Aim of the task. Count how many lines in this material contain "their". The answer is that number alone.

---------- Given information

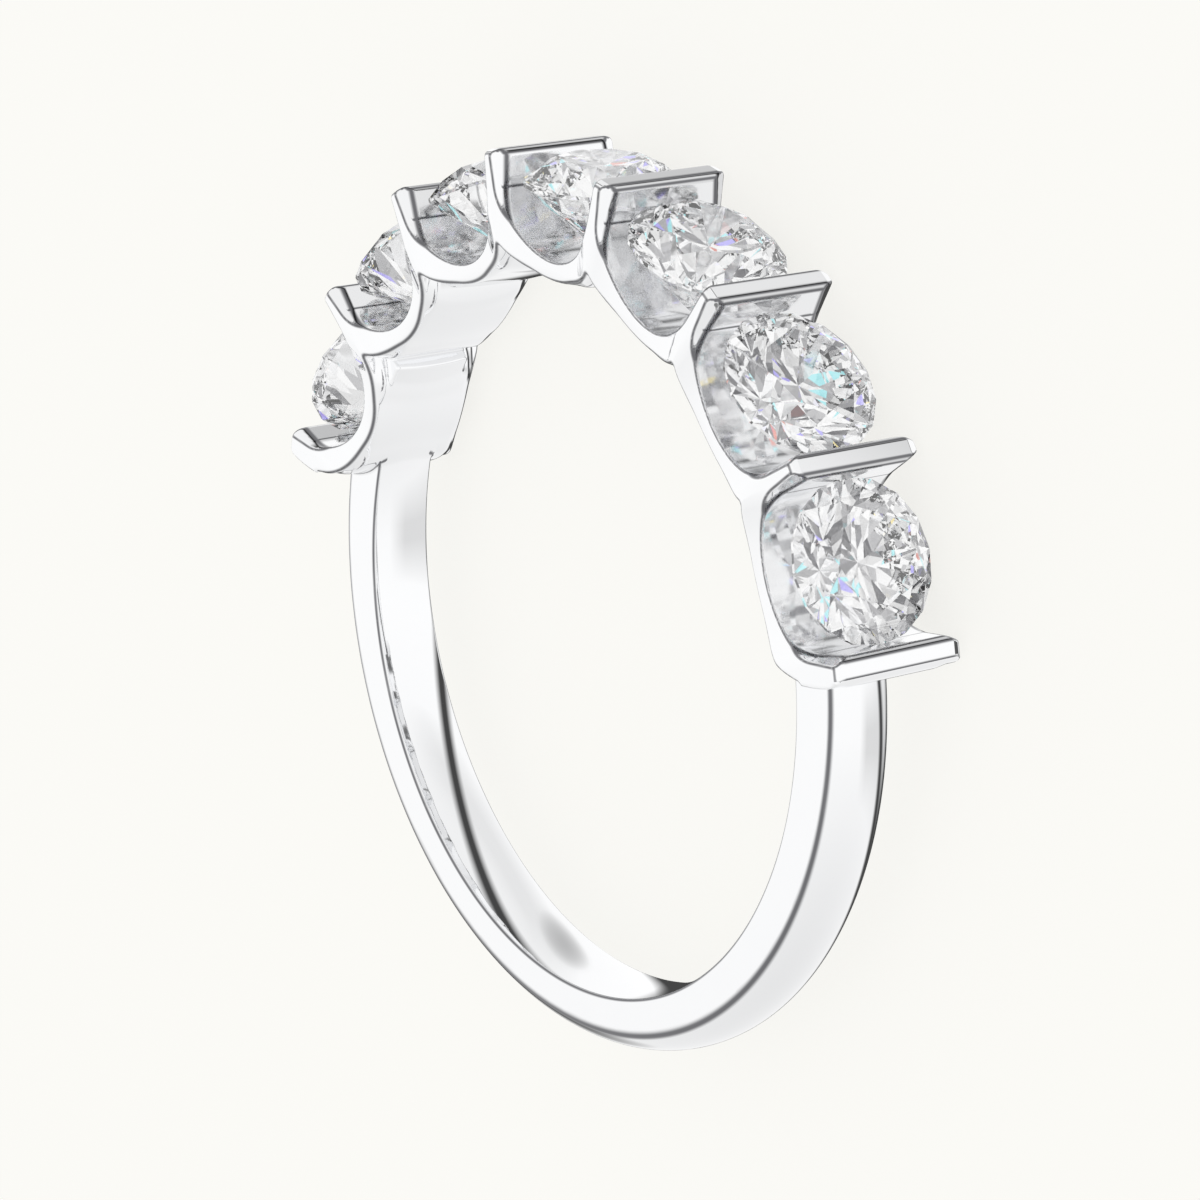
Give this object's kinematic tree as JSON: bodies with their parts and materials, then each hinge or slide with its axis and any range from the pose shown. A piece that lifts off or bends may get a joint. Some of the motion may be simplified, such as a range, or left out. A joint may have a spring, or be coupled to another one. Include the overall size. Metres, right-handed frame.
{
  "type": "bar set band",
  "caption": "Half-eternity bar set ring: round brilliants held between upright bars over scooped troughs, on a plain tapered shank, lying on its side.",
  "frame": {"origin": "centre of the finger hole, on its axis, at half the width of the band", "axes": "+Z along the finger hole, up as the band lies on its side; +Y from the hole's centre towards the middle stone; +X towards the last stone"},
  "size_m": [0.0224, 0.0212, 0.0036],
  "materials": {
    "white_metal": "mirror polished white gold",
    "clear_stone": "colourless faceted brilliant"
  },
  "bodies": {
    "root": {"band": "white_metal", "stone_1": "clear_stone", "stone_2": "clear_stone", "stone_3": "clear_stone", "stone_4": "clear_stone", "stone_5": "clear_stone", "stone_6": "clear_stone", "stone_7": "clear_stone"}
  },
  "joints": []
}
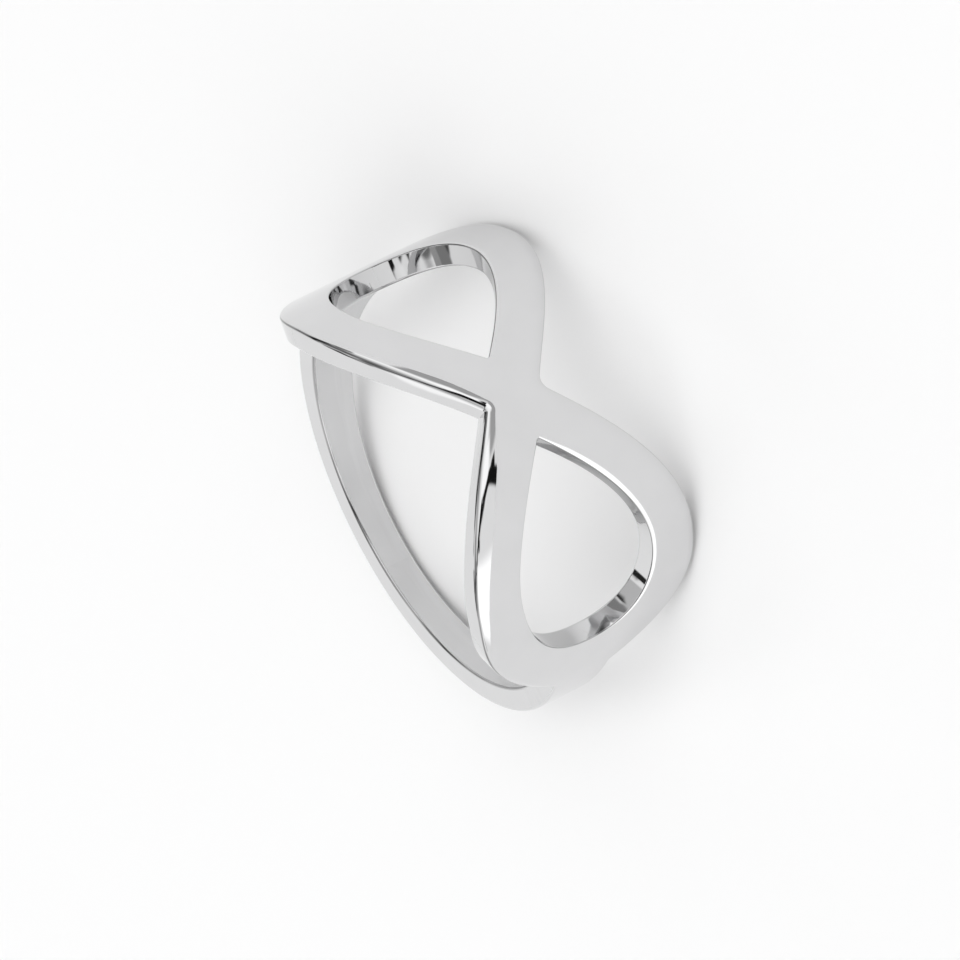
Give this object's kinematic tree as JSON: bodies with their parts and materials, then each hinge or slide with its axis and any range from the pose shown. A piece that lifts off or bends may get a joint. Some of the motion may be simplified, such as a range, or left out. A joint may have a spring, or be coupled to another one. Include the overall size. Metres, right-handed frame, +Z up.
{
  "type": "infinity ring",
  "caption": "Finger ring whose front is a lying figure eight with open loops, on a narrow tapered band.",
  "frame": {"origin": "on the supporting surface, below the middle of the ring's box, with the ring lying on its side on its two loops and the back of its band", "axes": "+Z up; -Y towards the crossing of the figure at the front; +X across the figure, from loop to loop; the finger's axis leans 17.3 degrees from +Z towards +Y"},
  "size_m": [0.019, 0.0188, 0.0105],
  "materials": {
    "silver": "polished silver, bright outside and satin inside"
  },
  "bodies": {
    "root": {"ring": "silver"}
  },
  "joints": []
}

--------------------
---------- Given information

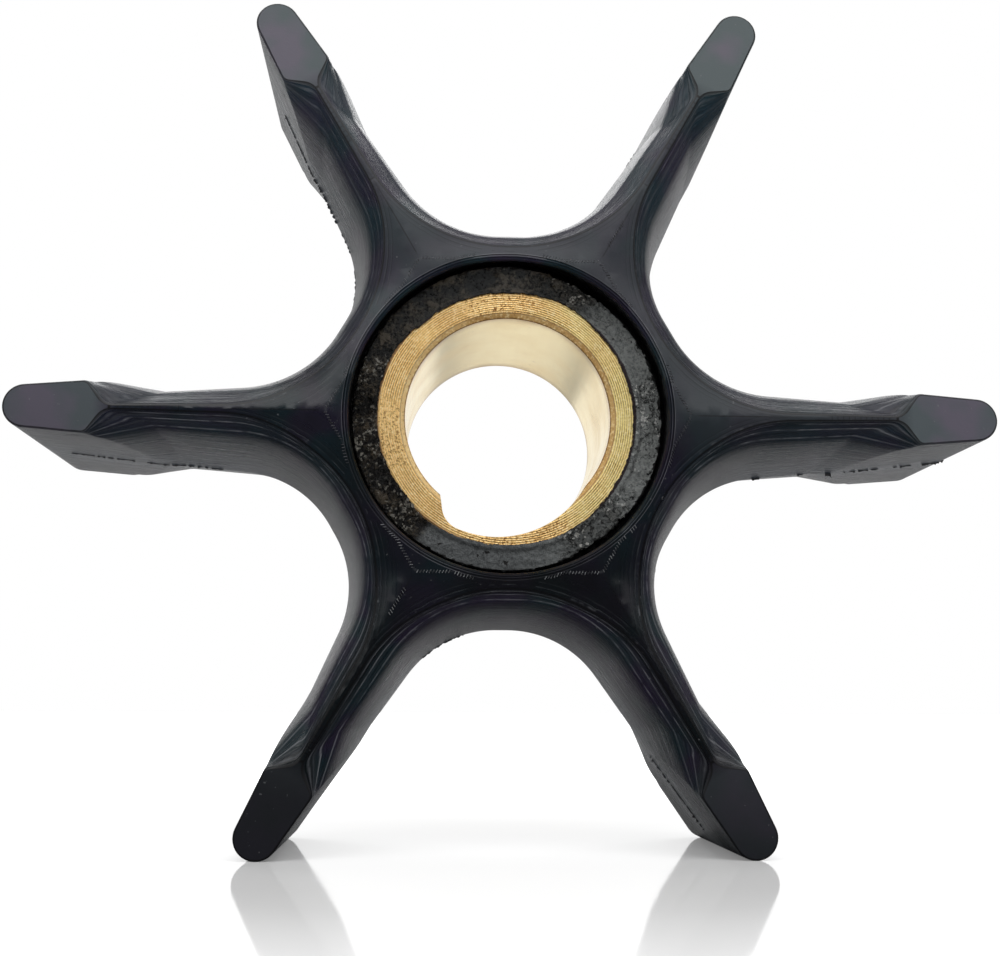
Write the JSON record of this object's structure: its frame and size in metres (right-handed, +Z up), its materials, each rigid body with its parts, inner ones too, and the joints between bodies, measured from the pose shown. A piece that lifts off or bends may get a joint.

--------------------
---------- Given information

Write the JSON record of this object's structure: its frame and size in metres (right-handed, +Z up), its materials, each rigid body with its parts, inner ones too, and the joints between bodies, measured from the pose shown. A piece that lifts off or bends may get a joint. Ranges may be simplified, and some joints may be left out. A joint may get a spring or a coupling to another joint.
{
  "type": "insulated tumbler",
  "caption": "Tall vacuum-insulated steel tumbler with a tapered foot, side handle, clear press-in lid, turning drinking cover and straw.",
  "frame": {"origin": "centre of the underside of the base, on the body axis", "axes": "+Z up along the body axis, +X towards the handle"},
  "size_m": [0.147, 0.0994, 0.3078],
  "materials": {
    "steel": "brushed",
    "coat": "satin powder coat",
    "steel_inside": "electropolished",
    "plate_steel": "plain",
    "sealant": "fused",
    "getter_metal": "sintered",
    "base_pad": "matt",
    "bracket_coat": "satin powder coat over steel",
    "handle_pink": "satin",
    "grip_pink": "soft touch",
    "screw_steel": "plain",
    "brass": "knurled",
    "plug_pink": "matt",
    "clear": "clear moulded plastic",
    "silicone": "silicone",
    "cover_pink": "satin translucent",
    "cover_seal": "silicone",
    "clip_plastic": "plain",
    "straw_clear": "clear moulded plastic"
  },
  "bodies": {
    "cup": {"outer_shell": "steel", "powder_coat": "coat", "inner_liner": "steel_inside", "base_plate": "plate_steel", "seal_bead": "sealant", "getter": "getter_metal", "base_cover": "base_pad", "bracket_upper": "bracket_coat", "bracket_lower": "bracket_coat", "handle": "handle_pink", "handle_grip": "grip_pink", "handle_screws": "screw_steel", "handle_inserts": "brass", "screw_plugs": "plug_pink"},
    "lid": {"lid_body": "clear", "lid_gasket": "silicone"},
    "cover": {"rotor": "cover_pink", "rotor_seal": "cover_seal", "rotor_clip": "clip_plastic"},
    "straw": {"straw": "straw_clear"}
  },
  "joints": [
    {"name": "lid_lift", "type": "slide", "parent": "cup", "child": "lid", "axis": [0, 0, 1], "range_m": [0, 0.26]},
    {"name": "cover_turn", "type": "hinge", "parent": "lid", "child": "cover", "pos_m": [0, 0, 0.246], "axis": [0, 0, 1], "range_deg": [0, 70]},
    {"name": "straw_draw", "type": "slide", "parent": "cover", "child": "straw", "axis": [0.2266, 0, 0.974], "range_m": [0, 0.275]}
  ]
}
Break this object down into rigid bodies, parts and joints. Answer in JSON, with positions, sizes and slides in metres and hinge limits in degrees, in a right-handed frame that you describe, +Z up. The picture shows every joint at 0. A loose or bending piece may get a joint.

--------------------

Exercise output. 2